-- start of AVAILABLE RECORDS --
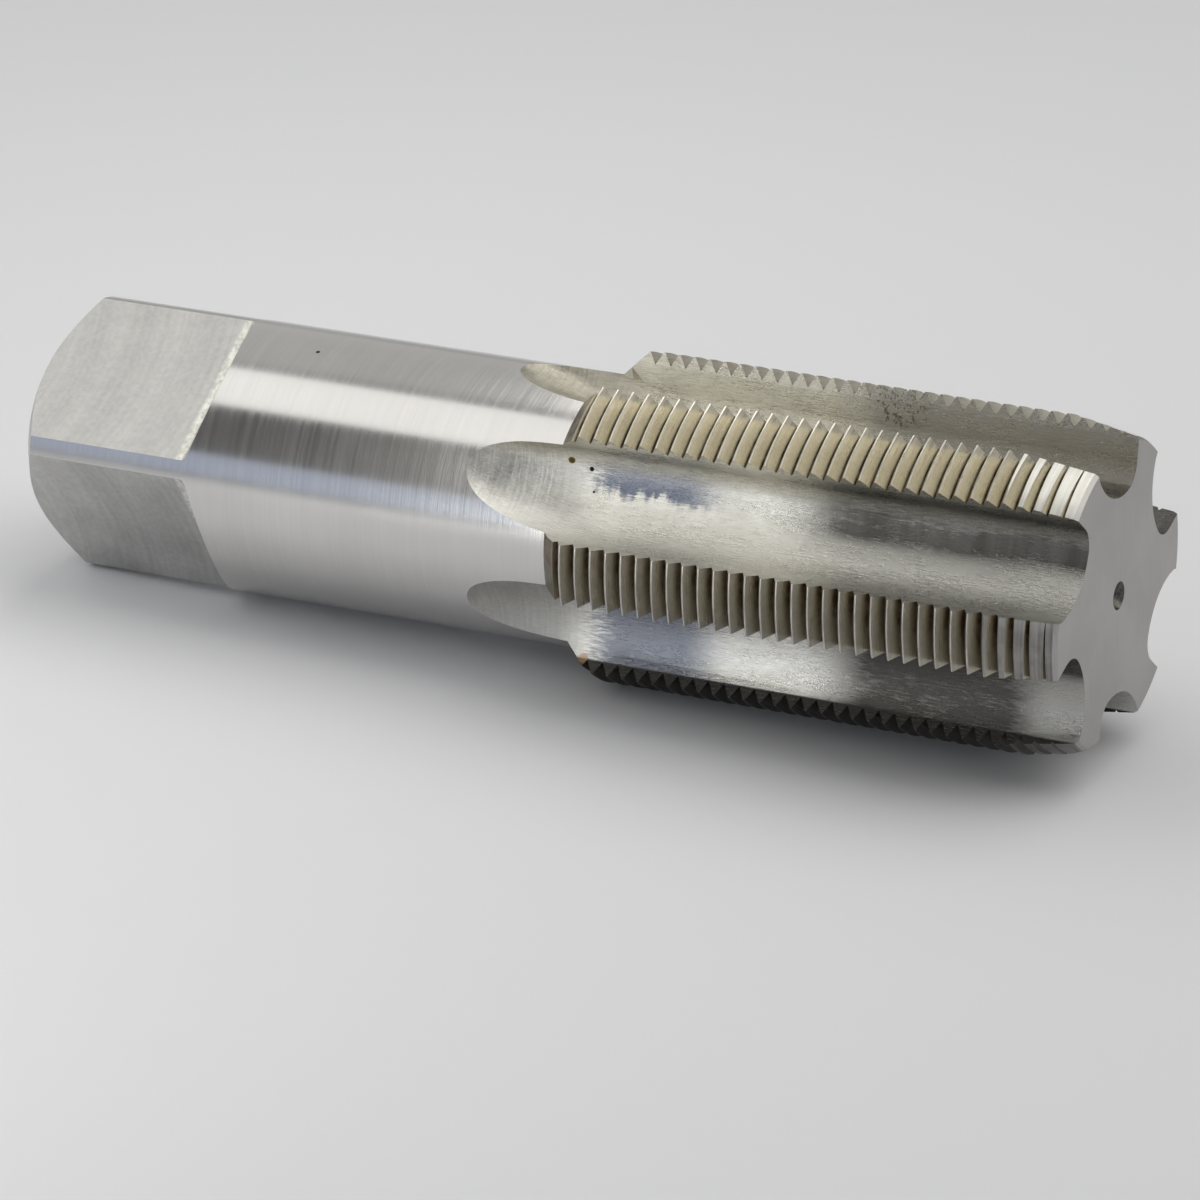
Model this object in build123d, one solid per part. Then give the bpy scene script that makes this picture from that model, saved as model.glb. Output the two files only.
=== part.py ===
from build123d import *
import math
import os

# Lengths in millimetres, angles in degrees.
# Along the axis everything is measured back from the flat cutting tip, which points to +X.
# Angles round the axis start at +Y and go towards +Z.

# Whole tap
overall_length = 222.25
thread_diameter = 63.5
pitch = 3.175
thread_length = 105.0
shank_diameter = 53.0

# Thread form
thread_angle = 60.0
crest_flat = 0.28
crest_start = 1.23

# Tapered lead at the tip, backed off behind each cutting edge
lead_length = 13.2
lead_drop = 2.3
lead_backoff = 0.45
tip_bevel = 0.45
tip_bevel_length = 0.8
back_bevel_angle = 45.0

# Flutes
flute_count = 6
first_flute_angle = 150.0
web_diameter = 38.2
flute_radius = 13.4
flute_offset = 2.5
corner_radius = 5.0
edge_angle = 18.8
hook_angle = 8.6
hook_start_depth = 0.15
heel_tuck = 0.5
flute_length = 123.0
cutter_radius = 58.0

# Driving square
across_flats = 40.0
square_length = 39.65
square_turn = 121.7
shoulder_angle = 60.0
shoulder_fillet = 1.5
end_bevel_length = 5.5
end_face_diameter = 36.0

# The corner that was knocked off one land: down the cutting face, along the lead, round the tip
knocked_land = 2
knock_depth = 2.1
knock_length = 7.0
knock_width = 6.2

# Centre holes, tip then drive end
centre_angle = 60.0
tip_centre_mouth = 5.4
tip_centre_pilot = 2.2
drive_centre_mouth = 8.0
drive_centre_pilot = 3.2
pilot_depth_ratio = 1.6
drill_point_angle = 118.0

# How far cutting solids reach past what they cut
over_cut = 5.0
run_out_spare = 12.0
land_spare = 3.0

# Derived sizes
thread_radius = thread_diameter / 2
shank_radius = shank_diameter / 2
lead_slope = lead_drop / lead_length
lead_radius = thread_radius - lead_drop
half_flank = math.tan(math.radians(thread_angle / 2))
thread_depth = (pitch - crest_flat) / 2 / half_flank
root_radius = thread_radius - thread_depth
web_radius = web_diameter / 2
clear = thread_radius + over_cut
flute_step = 360.0 / flute_count

# The heel stands in a plane through the axis, a little short of the root arc's widest angle
root_centre = (web_radius + flute_radius, -flute_offset)
root_distance = math.hypot(*root_centre)
root_offset_angle = math.degrees(math.atan2(root_centre[1], root_centre[0]))
half_width_angle = math.degrees(math.asin(flute_radius / root_distance))
heel_angle = root_offset_angle + half_width_angle - heel_tuck

# Angles from the middle of a land to its cutting edge and to its heel
land_edge = flute_step / 2 - edge_angle
land_heel = flute_step / 2 - heel_angle


def turned(points, axis=Axis.X, arc=360.0):
    """A solid turned about the axis from a closed outline in the XY plane."""
    return revolve(make_face(Polyline(points, close=True)), axis, revolution_arc=arc)


def round_axis(shape, angle):
    return shape.rotate(Axis.X, angle)


def over_land(points):
    """A solid turned over one land centred on +Y, reaching a little past both its sides."""
    arc = land_edge + land_heel + 2 * land_spare
    return round_axis(turned(points, arc=arc), -(land_heel + land_spare))


def turned_blank():
    bevel = (thread_radius - shank_radius) / math.tan(math.radians(back_bevel_angle))
    return turned(
        [
            (0, 0),
            (0, thread_radius),
            (-(thread_length - bevel), thread_radius),
            (-thread_length, shank_radius),
            (-(overall_length - end_bevel_length), shank_radius),
            (-overall_length, end_face_diameter / 2),
            (-overall_length, 0),
        ]
    )


def at_angle(radius, angle):
    """A point of a section, from its radius and its angle in degrees."""
    return (radius * math.cos(math.radians(angle)), radius * math.sin(math.radians(angle)))


def flute_outline():
    """The section of one flute, its open side at +Y, the cutting face on the -Z side."""
    # The tooth faces lie in a plane through the axis, and the hook starts just below them
    hook_start = at_angle(root_radius - hook_start_depth, -edge_angle)
    slope = math.radians(edge_angle - hook_angle)
    along = (math.cos(slope), -math.sin(slope))
    inward = (math.sin(slope), math.cos(slope))
    # The corner circle touches the cutting face and the large root arc
    base = (
        hook_start[0] + inward[0] * corner_radius - root_centre[0],
        hook_start[1] + inward[1] * corner_radius - root_centre[1],
    )
    half_b = base[0] * along[0] + base[1] * along[1]
    gap = base[0] ** 2 + base[1] ** 2 - (flute_radius - corner_radius) ** 2
    shift = -half_b - math.sqrt(half_b**2 - gap)
    corner = (
        root_centre[0] + base[0] + along[0] * shift,
        root_centre[1] + base[1] + along[1] * shift,
    )
    on_face = (corner[0] - inward[0] * corner_radius, corner[1] - inward[1] * corner_radius)
    root_turn = math.atan2(corner[1] - root_centre[1], corner[0] - root_centre[0])
    face_turn = math.atan2(-inward[1], -inward[0])
    middle_turn = (root_turn + face_turn) / 2
    on_root = (
        root_centre[0] + flute_radius * math.cos(root_turn),
        root_centre[1] + flute_radius * math.sin(root_turn),
    )
    corner_middle = (
        corner[0] + corner_radius * math.cos(middle_turn),
        corner[1] + corner_radius * math.sin(middle_turn),
    )
    # The root arc is left where it first meets the plane of the heel
    middle = root_distance * math.cos(math.radians(heel_angle - root_offset_angle))
    heel_foot = middle - math.sqrt(middle**2 - root_distance**2 + flute_radius**2)
    heel_end = at_angle(heel_foot, heel_angle)
    heel_turn = math.atan2(heel_end[1] - root_centre[1], heel_end[0] - root_centre[0])
    sweep_turn = (root_turn % (2 * math.pi) + heel_turn) / 2
    root_middle = (
        root_centre[0] + flute_radius * math.cos(sweep_turn),
        root_centre[1] + flute_radius * math.sin(sweep_turn),
    )
    face_out = at_angle(clear, -edge_angle)
    heel_out = at_angle(clear, heel_angle)

    def p(q):
        return Vector(0, q[0], q[1])

    return make_face(
        [
            Line(p(face_out), p(hook_start)),
            Line(p(hook_start), p(on_face)),
            ThreePointArc(p(on_face), p(corner_middle), p(on_root)),
            ThreePointArc(p(on_root), p(root_middle), p(heel_end)),
            Line(p(heel_end), p(heel_out)),
            Line(p(heel_out), p(face_out)),
        ]
    )


def flute_cutters():
    """One flute's straight cut and the round run-out that the milling cutter leaves."""
    outline = flute_outline()
    rise = cutter_radius - (shank_radius - web_radius)
    run_out = math.sqrt(cutter_radius**2 - rise**2)
    straight_end = flute_length - run_out
    straight = Pos(X=-straight_end) * extrude(outline, straight_end + over_cut, dir=(1, 0, 0))
    spindle = Axis((-straight_end, web_radius + cutter_radius, 0), (0, 0, 1))
    turn = math.degrees(math.asin(run_out / cutter_radius)) + run_out_spare
    swung = revolve(Pos(X=-straight_end) * outline, spindle, revolution_arc=-turn)
    return straight, swung


def lead_cutter():
    """Takes the crests of one land down to a taper that falls away behind the edge."""
    at_edge = math.sin(math.radians(land_edge))
    at_heel = math.sin(math.radians(land_heel))
    off = lead_backoff / (at_edge + at_heel)
    tip_radius = lead_radius - off * at_edge
    start = lead_length + 2 * lead_backoff / lead_slope
    bevel_slope = tip_bevel / tip_bevel_length + lead_slope
    ring = over_land(
        [
            (over_cut, tip_radius - tip_bevel - bevel_slope * over_cut),
            (-tip_bevel_length, tip_radius + lead_slope * tip_bevel_length),
            (-start, tip_radius + lead_slope * start),
            (-start, clear),
            (over_cut, clear),
        ]
    )
    # The taper's axis is moved towards the cutting edge at +Z
    return ring.translate((0, 0, off))


def groove_cutters():
    """The thread grooves across one land centred on +Y, as rings square to the axis."""
    top = thread_radius + crest_flat / 4
    wide = (top - root_radius) * half_flank
    groove = over_land([(0, root_radius), (wide, top), (-wide, top)])
    bevel = (thread_radius - root_radius) / math.tan(math.radians(back_bevel_angle))
    reach = thread_length + bevel - (thread_radius - shank_radius)
    count = math.ceil((reach - crest_start) / pitch) + 1
    return [Pos(X=-(crest_start + (n - 0.5) * pitch)) * groove for n in range(count)]


def knocked_corner():
    """Takes the broken corner off a land centred on +Y, where its cutting edge meets the tip."""

    def on_tip(radius, angle, back=0.0):
        a = math.radians(angle)
        return Vector(-back, radius * math.cos(a), radius * math.sin(a))

    tip_radius = lead_radius - tip_bevel
    down = on_tip(tip_radius - knock_depth, land_edge)
    behind = on_tip(lead_radius + lead_slope * knock_length, land_edge, knock_length)
    beside = on_tip(tip_radius, land_edge - math.degrees(knock_width / tip_radius))
    out = (behind - down).cross(beside - down).normalized()
    if out.X < 0:
        out = -out
    size = 2 * (knock_depth + knock_length + knock_width)
    return Plane(origin=down, z_dir=out) * Pos(Z=size / 2) * Box(size, size, size)


def square_cutter():
    """Takes one flat off the drive end, with a slanted shoulder and a rounded corner before it."""
    flat = across_flats / 2
    start = overall_length - square_length
    back = (clear - flat) / math.tan(math.radians(shoulder_angle))
    end = overall_length + over_cut
    side = make_face(
        Polyline((-start, flat), (-(start - back), clear), (-end, clear), (-end, flat), close=True)
    )
    inner_corner = side.vertices().group_by(Axis.Y)[0].sort_by(Axis.X)[-1]
    side = fillet(inner_corner, shoulder_fillet)
    return extrude(side, clear, both=True)


def centre_drill(mouth, pilot):
    """A centre hole entering at X = 0 from the +X side."""
    cone = (mouth - pilot) / 2 / math.tan(math.radians(centre_angle / 2))
    deep = cone + pilot * pilot_depth_ratio
    point = pilot / 2 / math.tan(math.radians(drill_point_angle / 2))
    over = over_cut
    wider = mouth / 2 + over * math.tan(math.radians(centre_angle / 2))
    return turned(
        [(over, 0), (over, wider), (-cone, pilot / 2), (-deep, pilot / 2), (-deep - point, 0)]
    )


tap = turned_blank()

for n in range(4):
    tap -= round_axis(square_cutter(), square_turn + 90.0 * n)

tap -= centre_drill(tip_centre_mouth, tip_centre_pilot)
drive_centre = centre_drill(drive_centre_mouth, drive_centre_pilot).rotate(Axis.Z, 180.0)
tap -= drive_centre.translate((-overall_length, 0, 0))

straight, swung = flute_cutters()
for n in range(flute_count):
    tap -= round_axis(straight, first_flute_angle + flute_step * n)
    tap -= round_axis(swung, first_flute_angle + flute_step * n)

lead = lead_cutter()
grooves = groove_cutters()
for n in range(flute_count):
    land_angle = first_flute_angle - flute_step / 2 + flute_step * n
    tap -= round_axis(lead, land_angle)
    # A right-hand thread moves one pitch towards the tip in one turn
    step = Pos(X=pitch * (flute_step * n) / 360.0)
    tap -= [step * round_axis(g, land_angle) for g in grooves]
    if n == knocked_land:
        tap -= round_axis(knocked_corner(), land_angle)

# The origin is the middle of the bounding box's underside
box = tap.bounding_box()
tap = tap.translate((-(box.min.X + box.max.X) / 2, -(box.min.Y + box.max.Y) / 2, -box.min.Z))

os.makedirs("parts", exist_ok=True)
export_step(tap, "parts/thread_tap.step")
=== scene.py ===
import math
import bmesh
import bpy
from mathutils import Matrix, Vector


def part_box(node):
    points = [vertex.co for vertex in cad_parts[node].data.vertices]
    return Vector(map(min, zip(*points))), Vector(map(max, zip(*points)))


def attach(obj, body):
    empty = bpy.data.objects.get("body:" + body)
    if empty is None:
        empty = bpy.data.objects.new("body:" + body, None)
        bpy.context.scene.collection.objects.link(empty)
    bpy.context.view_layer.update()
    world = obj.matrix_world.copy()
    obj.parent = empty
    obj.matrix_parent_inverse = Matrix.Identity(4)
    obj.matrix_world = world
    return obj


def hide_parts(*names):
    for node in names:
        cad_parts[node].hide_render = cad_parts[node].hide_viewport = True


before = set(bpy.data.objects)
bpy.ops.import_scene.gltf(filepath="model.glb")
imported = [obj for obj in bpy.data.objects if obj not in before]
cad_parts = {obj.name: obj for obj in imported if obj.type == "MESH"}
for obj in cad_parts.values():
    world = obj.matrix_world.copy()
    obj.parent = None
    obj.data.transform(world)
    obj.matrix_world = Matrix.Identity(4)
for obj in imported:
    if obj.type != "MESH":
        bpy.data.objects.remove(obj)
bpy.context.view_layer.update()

# Lengths are in metres, angles in degrees.
# The tap's axis runs along X, with the cutting tip at the +X end.
tap_low, tap_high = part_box("thread_tap")
tip_x = tap_high.x
drive_x = tap_low.x
axis_z = (tap_low.z + tap_high.z) / 2

thread_length = 0.105
thread_root_radius = 0.02924
shank_radius = 0.0265
square_length = 0.03965
half_across_flats = 0.020
shoulder_fillet = 0.0015
shoulder_angle = 60.0

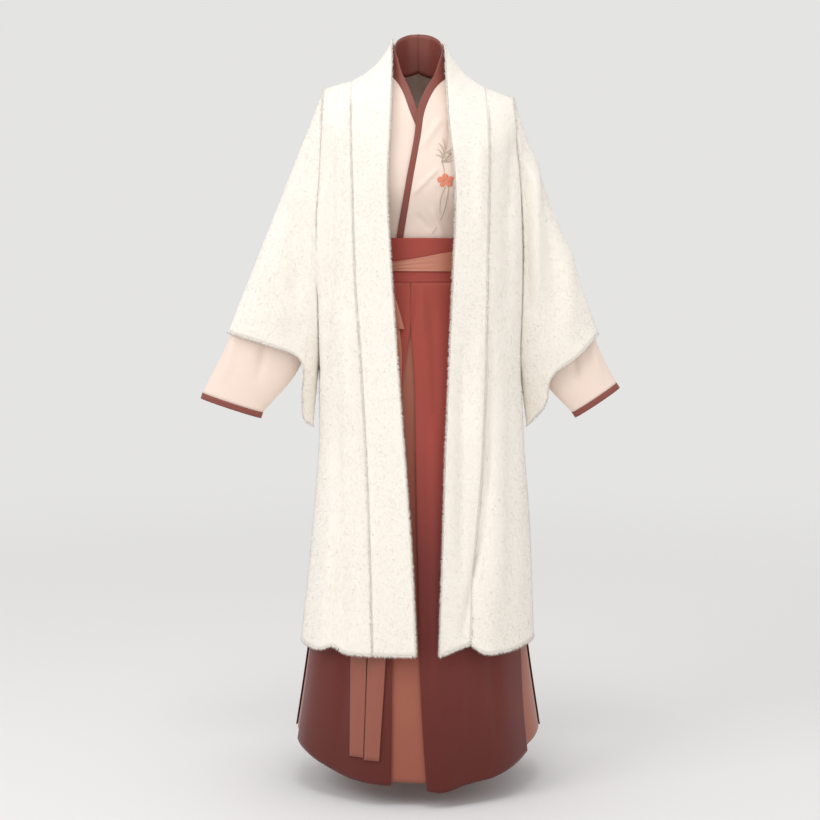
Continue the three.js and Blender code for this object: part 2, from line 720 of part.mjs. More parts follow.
-- end of AVAILABLE RECORDS --
PROBLEM REQUIREMENTS: Only the lines from the one containing "tap -= centre_drill(tip_centre_mouth, tip_centre_pilot)" to the one containing "obj.matrix_world = Matrix.Identity(4)" are to be printed, both ends included, exactly as written.

SOLUTION:
tap -= centre_drill(tip_centre_mouth, tip_centre_pilot)
drive_centre = centre_drill(drive_centre_mouth, drive_centre_pilot).rotate(Axis.Z, 180.0)
tap -= drive_centre.translate((-overall_length, 0, 0))

straight, swung = flute_cutters()
for n in range(flute_count):
    tap -= round_axis(straight, first_flute_angle + flute_step * n)
    tap -= round_axis(swung, first_flute_angle + flute_step * n)

lead = lead_cutter()
grooves = groove_cutters()
for n in range(flute_count):
    land_angle = first_flute_angle - flute_step / 2 + flute_step * n
    tap -= round_axis(lead, land_angle)
    # A right-hand thread moves one pitch towards the tip in one turn
    step = Pos(X=pitch * (flute_step * n) / 360.0)
    tap -= [step * round_axis(g, land_angle) for g in grooves]
    if n == knocked_land:
        tap -= round_axis(knocked_corner(), land_angle)

# The origin is the middle of the bounding box's underside
box = tap.bounding_box()
tap = tap.translate((-(box.min.X + box.max.X) / 2, -(box.min.Y + box.max.Y) / 2, -box.min.Z))

os.makedirs("parts", exist_ok=True)
export_step(tap, "parts/thread_tap.step")
=== scene.py ===
import math
import bmesh
import bpy
from mathutils import Matrix, Vector


def part_box(node):
    points = [vertex.co for vertex in cad_parts[node].data.vertices]
    return Vector(map(min, zip(*points))), Vector(map(max, zip(*points)))


def attach(obj, body):
    empty = bpy.data.objects.get("body:" + body)
    if empty is None:
        empty = bpy.data.objects.new("body:" + body, None)
        bpy.context.scene.collection.objects.link(empty)
    bpy.context.view_layer.update()
    world = obj.matrix_world.copy()
    obj.parent = empty
    obj.matrix_parent_inverse = Matrix.Identity(4)
    obj.matrix_world = world
    return obj


def hide_parts(*names):
    for node in names:
        cad_parts[node].hide_render = cad_parts[node].hide_viewport = True


before = set(bpy.data.objects)
bpy.ops.import_scene.gltf(filepath="model.glb")
imported = [obj for obj in bpy.data.objects if obj not in before]
cad_parts = {obj.name: obj for obj in imported if obj.type == "MESH"}
for obj in cad_parts.values():
    world = obj.matrix_world.copy()
    obj.parent = None
    obj.data.transform(world)
    obj.matrix_world = Matrix.Identity(4)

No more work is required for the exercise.